--- BEGIN ---
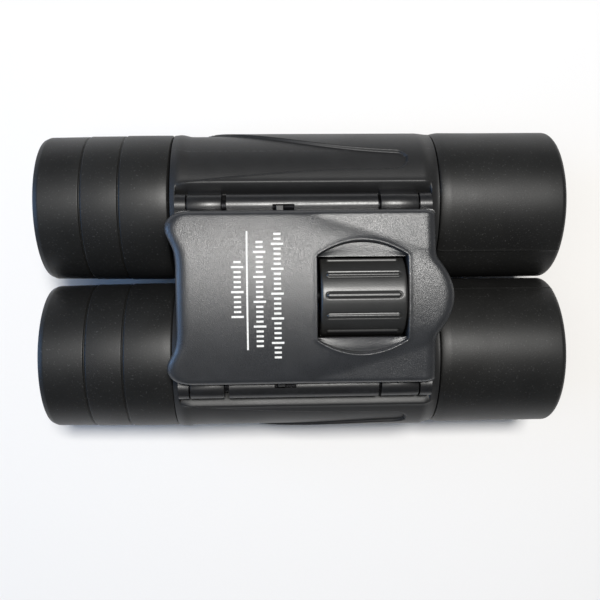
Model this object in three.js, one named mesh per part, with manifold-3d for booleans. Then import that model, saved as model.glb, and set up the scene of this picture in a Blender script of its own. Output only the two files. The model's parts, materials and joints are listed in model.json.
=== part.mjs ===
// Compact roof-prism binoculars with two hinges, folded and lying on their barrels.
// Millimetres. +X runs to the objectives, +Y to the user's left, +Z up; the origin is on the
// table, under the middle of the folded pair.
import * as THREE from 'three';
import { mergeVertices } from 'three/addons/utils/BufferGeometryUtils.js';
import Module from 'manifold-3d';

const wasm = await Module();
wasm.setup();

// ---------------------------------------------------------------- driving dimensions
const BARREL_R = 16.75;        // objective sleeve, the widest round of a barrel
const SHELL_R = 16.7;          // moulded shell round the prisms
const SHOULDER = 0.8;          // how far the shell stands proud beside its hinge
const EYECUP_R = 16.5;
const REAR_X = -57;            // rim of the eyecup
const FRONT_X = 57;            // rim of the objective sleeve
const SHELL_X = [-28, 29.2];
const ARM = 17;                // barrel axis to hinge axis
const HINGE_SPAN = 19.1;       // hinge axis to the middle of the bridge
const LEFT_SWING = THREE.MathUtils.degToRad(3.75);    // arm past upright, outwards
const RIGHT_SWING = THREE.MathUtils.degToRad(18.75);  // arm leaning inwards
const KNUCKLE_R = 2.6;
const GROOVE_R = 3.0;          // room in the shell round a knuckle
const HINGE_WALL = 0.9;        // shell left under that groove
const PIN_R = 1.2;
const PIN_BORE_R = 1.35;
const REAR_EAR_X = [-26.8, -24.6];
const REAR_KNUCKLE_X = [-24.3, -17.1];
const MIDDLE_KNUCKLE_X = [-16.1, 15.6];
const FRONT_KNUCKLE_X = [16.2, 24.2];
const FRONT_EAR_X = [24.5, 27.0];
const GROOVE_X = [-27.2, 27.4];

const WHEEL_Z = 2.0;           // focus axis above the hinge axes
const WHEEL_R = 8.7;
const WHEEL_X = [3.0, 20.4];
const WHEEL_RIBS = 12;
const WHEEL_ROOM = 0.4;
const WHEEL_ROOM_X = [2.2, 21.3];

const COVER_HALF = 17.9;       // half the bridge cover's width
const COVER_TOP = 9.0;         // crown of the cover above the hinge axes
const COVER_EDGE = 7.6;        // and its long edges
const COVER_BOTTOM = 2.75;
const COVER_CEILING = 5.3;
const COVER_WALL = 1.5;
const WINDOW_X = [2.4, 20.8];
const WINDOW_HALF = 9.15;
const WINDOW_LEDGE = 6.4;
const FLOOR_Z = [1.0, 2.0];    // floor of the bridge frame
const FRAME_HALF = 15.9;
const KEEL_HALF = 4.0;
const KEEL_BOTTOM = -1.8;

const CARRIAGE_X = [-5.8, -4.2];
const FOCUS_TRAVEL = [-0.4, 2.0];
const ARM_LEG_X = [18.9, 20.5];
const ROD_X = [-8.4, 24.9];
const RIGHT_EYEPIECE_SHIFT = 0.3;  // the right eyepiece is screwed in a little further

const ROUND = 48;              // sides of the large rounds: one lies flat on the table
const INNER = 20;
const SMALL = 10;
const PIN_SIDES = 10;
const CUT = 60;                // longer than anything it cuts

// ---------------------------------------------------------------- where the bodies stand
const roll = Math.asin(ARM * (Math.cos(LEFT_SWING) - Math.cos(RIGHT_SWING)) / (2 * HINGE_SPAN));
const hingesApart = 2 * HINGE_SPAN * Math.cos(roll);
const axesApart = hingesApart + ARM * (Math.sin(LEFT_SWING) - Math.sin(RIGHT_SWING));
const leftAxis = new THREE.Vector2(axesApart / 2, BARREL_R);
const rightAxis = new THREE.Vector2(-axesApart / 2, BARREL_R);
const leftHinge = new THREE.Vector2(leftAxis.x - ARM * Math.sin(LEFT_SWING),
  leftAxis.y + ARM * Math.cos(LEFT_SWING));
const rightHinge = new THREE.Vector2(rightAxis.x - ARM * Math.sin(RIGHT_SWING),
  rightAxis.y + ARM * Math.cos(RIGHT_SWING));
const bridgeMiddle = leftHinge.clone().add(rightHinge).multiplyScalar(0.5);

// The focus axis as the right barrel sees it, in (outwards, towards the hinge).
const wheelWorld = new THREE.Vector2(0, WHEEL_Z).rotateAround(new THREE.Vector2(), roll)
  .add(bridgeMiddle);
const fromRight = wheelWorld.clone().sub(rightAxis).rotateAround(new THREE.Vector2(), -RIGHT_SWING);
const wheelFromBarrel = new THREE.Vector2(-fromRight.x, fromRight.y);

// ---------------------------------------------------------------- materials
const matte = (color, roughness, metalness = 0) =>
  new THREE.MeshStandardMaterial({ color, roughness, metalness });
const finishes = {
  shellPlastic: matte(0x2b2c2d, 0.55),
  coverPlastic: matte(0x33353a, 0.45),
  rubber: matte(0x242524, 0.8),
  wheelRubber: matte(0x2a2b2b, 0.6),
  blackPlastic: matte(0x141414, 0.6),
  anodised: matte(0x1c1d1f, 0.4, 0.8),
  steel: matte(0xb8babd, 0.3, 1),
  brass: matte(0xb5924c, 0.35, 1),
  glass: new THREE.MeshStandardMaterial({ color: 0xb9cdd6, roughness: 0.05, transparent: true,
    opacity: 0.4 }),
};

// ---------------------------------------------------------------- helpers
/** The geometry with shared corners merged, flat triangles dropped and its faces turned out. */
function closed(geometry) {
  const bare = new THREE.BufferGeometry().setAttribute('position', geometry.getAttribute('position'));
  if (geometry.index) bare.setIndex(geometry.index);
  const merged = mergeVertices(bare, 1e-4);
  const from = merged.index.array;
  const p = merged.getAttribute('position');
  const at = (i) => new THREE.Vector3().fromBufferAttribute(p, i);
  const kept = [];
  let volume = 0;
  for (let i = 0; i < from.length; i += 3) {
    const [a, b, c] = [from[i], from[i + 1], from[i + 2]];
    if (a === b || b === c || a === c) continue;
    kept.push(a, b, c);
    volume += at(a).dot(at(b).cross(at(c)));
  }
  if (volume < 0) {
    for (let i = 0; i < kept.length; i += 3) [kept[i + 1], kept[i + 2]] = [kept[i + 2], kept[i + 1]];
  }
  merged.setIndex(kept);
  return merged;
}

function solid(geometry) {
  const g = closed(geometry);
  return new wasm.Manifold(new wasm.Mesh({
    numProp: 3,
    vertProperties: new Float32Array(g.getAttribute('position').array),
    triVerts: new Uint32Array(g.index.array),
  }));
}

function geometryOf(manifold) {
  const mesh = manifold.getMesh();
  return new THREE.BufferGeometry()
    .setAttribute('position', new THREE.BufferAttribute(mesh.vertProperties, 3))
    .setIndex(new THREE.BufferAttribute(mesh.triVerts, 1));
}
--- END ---
--- BEGIN ---
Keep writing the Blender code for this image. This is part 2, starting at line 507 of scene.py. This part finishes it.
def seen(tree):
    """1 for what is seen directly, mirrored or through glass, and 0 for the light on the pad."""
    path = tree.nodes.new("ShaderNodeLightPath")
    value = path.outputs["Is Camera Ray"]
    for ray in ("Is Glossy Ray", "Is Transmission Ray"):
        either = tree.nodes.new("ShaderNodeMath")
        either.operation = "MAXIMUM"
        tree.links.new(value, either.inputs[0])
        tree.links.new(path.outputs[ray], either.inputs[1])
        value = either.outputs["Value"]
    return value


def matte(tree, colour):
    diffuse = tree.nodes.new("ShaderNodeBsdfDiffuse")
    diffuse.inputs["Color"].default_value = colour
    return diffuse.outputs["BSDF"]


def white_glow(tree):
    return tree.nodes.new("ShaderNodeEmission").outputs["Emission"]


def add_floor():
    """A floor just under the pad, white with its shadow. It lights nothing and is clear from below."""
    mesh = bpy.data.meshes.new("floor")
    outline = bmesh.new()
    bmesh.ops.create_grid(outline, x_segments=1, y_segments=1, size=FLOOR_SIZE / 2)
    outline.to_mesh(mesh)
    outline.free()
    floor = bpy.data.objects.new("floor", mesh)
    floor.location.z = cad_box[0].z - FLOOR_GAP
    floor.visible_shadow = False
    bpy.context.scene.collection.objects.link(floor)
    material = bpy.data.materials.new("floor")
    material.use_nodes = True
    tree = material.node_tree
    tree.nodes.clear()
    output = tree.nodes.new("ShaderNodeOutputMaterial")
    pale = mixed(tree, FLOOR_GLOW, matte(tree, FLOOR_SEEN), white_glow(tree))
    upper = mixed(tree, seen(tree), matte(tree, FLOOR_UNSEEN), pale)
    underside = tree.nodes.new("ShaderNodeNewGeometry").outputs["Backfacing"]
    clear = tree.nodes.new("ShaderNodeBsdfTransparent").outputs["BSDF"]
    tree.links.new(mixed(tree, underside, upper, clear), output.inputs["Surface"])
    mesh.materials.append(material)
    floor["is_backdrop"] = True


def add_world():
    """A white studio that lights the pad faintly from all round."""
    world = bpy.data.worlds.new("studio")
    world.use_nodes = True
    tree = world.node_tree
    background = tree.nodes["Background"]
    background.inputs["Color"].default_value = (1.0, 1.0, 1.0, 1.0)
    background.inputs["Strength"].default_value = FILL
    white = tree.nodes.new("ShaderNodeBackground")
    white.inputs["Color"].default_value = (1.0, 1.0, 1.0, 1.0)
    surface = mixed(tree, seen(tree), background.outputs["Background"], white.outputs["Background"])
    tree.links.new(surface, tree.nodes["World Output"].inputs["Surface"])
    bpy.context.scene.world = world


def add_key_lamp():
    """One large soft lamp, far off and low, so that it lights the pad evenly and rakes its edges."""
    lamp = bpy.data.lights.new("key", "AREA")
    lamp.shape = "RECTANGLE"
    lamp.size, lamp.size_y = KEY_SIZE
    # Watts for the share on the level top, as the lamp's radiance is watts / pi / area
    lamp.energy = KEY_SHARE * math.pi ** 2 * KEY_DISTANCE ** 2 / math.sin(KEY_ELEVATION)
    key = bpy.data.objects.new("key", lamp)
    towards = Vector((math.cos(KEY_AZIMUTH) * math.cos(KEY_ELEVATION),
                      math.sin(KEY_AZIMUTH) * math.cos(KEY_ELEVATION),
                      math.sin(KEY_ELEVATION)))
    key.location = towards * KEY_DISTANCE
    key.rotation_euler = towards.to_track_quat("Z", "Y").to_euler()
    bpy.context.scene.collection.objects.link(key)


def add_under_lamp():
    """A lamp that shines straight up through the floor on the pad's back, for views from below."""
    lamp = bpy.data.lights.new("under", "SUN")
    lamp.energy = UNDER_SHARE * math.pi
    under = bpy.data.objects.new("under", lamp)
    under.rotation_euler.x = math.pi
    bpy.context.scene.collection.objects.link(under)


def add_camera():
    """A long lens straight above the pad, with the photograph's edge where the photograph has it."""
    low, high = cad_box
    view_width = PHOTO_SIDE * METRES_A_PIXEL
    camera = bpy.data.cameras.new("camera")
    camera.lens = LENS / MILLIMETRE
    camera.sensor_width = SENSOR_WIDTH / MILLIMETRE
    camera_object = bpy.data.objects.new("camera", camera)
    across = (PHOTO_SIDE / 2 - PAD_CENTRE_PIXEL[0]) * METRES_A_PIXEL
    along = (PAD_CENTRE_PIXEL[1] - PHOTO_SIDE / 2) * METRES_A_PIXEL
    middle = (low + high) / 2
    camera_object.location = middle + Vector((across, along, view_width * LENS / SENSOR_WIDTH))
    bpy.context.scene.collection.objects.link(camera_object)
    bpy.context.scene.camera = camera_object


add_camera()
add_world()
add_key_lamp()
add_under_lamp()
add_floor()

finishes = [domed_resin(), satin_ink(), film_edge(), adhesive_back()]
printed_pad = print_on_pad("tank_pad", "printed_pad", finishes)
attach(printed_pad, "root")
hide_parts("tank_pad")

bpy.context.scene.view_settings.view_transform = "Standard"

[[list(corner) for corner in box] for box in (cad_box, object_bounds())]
--- END ---
--- BEGIN ---
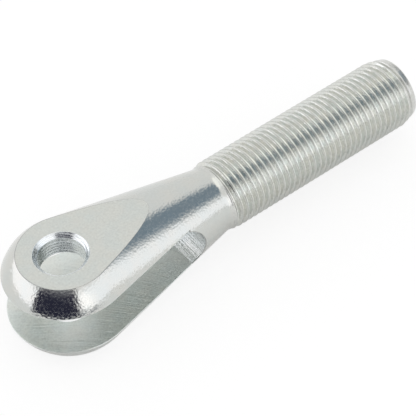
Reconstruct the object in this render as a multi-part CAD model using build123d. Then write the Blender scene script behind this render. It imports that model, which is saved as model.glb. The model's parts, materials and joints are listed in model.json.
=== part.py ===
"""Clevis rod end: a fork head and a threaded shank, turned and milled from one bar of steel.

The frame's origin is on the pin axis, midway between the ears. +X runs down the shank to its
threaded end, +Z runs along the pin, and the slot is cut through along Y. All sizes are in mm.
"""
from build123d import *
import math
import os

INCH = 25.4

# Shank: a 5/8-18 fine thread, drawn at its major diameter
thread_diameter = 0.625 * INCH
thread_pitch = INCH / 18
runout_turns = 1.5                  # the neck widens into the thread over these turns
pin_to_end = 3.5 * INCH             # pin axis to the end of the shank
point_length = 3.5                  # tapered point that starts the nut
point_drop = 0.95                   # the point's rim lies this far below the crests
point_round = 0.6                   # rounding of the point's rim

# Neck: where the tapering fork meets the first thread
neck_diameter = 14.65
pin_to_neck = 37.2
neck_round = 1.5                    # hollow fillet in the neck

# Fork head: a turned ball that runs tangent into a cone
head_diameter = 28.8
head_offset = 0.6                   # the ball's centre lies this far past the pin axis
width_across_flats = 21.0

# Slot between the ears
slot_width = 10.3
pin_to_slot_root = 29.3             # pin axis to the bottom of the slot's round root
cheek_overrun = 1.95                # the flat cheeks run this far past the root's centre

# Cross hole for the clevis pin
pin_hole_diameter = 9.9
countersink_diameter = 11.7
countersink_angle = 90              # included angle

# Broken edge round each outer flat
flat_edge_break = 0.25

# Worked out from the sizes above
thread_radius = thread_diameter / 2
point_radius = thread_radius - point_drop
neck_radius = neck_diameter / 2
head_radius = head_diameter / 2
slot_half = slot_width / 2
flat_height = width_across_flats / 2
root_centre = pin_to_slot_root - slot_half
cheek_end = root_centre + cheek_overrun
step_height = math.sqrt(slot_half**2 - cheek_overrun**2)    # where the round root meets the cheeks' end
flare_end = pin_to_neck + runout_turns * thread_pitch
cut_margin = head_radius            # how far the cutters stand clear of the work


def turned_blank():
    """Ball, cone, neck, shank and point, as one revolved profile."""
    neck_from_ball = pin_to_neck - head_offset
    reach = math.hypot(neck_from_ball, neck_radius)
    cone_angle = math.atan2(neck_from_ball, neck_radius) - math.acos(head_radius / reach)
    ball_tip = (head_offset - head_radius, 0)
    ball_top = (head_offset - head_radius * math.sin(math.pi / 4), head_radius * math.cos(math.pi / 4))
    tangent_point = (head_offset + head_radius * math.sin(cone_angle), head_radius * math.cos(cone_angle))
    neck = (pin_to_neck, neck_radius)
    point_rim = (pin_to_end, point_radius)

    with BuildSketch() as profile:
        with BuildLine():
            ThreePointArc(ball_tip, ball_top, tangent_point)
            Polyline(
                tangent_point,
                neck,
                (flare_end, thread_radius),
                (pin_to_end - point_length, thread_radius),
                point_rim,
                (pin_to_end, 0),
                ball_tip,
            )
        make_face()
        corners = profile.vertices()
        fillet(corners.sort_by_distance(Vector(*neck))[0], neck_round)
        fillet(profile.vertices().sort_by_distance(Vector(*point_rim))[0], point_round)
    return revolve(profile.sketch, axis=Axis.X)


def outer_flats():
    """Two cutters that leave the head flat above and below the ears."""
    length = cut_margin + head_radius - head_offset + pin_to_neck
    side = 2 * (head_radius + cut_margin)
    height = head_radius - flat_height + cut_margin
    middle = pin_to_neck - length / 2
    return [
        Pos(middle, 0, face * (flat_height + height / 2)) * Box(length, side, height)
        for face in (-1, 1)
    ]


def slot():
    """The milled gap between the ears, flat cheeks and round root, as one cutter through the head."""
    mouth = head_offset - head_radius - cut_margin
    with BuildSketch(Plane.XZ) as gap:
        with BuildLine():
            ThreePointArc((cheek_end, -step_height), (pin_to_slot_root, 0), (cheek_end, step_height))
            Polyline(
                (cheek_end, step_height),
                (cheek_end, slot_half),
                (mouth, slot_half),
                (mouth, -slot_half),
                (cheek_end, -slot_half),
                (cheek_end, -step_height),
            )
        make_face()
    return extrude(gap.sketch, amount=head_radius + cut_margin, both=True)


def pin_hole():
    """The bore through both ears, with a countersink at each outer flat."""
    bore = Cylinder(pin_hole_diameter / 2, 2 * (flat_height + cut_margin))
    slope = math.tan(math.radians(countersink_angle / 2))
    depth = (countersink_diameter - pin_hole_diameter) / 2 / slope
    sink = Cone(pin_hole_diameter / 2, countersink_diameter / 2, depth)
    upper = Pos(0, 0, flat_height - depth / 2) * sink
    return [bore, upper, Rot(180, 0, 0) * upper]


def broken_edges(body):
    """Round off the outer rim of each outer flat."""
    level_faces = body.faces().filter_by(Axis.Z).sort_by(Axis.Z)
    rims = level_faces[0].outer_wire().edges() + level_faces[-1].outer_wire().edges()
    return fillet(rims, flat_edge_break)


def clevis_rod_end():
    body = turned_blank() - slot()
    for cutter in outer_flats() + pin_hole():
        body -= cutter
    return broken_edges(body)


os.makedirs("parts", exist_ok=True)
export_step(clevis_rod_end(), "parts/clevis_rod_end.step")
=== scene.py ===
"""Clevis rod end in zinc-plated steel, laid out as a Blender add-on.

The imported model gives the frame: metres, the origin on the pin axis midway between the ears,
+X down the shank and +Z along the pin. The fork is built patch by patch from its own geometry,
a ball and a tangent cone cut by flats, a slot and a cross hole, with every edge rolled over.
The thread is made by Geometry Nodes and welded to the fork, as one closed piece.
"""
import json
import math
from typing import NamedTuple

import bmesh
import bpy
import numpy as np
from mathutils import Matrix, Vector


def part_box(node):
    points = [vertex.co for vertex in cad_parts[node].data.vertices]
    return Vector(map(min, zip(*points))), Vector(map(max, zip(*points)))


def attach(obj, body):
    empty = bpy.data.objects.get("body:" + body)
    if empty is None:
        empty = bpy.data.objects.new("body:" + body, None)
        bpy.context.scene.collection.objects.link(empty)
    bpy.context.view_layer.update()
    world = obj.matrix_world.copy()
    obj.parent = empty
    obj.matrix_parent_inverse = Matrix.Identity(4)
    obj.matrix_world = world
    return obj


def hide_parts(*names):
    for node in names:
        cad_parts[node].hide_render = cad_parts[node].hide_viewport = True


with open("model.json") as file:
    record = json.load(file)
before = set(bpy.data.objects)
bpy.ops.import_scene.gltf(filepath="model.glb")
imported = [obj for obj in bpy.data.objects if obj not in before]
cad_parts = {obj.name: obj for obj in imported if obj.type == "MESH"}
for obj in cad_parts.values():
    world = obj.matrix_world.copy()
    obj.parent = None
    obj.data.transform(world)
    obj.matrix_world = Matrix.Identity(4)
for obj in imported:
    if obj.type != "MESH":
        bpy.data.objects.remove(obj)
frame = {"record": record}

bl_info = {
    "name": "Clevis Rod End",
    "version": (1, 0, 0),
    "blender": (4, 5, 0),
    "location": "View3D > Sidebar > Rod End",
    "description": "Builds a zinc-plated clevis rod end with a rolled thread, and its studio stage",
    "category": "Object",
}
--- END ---
OBJECTIVE =
Extract exactly the run of lines beginning at the line with "return broken_edges(body)" and ending at the line with "bpy.context.scene.collection.objects.link(empty)", including both ends and nothing beyond them.

ANSWER =
    return broken_edges(body)


os.makedirs("parts", exist_ok=True)
export_step(clevis_rod_end(), "parts/clevis_rod_end.step")
=== scene.py ===
"""Clevis rod end in zinc-plated steel, laid out as a Blender add-on.

The imported model gives the frame: metres, the origin on the pin axis midway between the ears,
+X down the shank and +Z along the pin. The fork is built patch by patch from its own geometry,
a ball and a tangent cone cut by flats, a slot and a cross hole, with every edge rolled over.
The thread is made by Geometry Nodes and welded to the fork, as one closed piece.
"""
import json
import math
from typing import NamedTuple

import bmesh
import bpy
import numpy as np
from mathutils import Matrix, Vector


def part_box(node):
    points = [vertex.co for vertex in cad_parts[node].data.vertices]
    return Vector(map(min, zip(*points))), Vector(map(max, zip(*points)))


def attach(obj, body):
    empty = bpy.data.objects.get("body:" + body)
    if empty is None:
        empty = bpy.data.objects.new("body:" + body, None)
        bpy.context.scene.collection.objects.link(empty)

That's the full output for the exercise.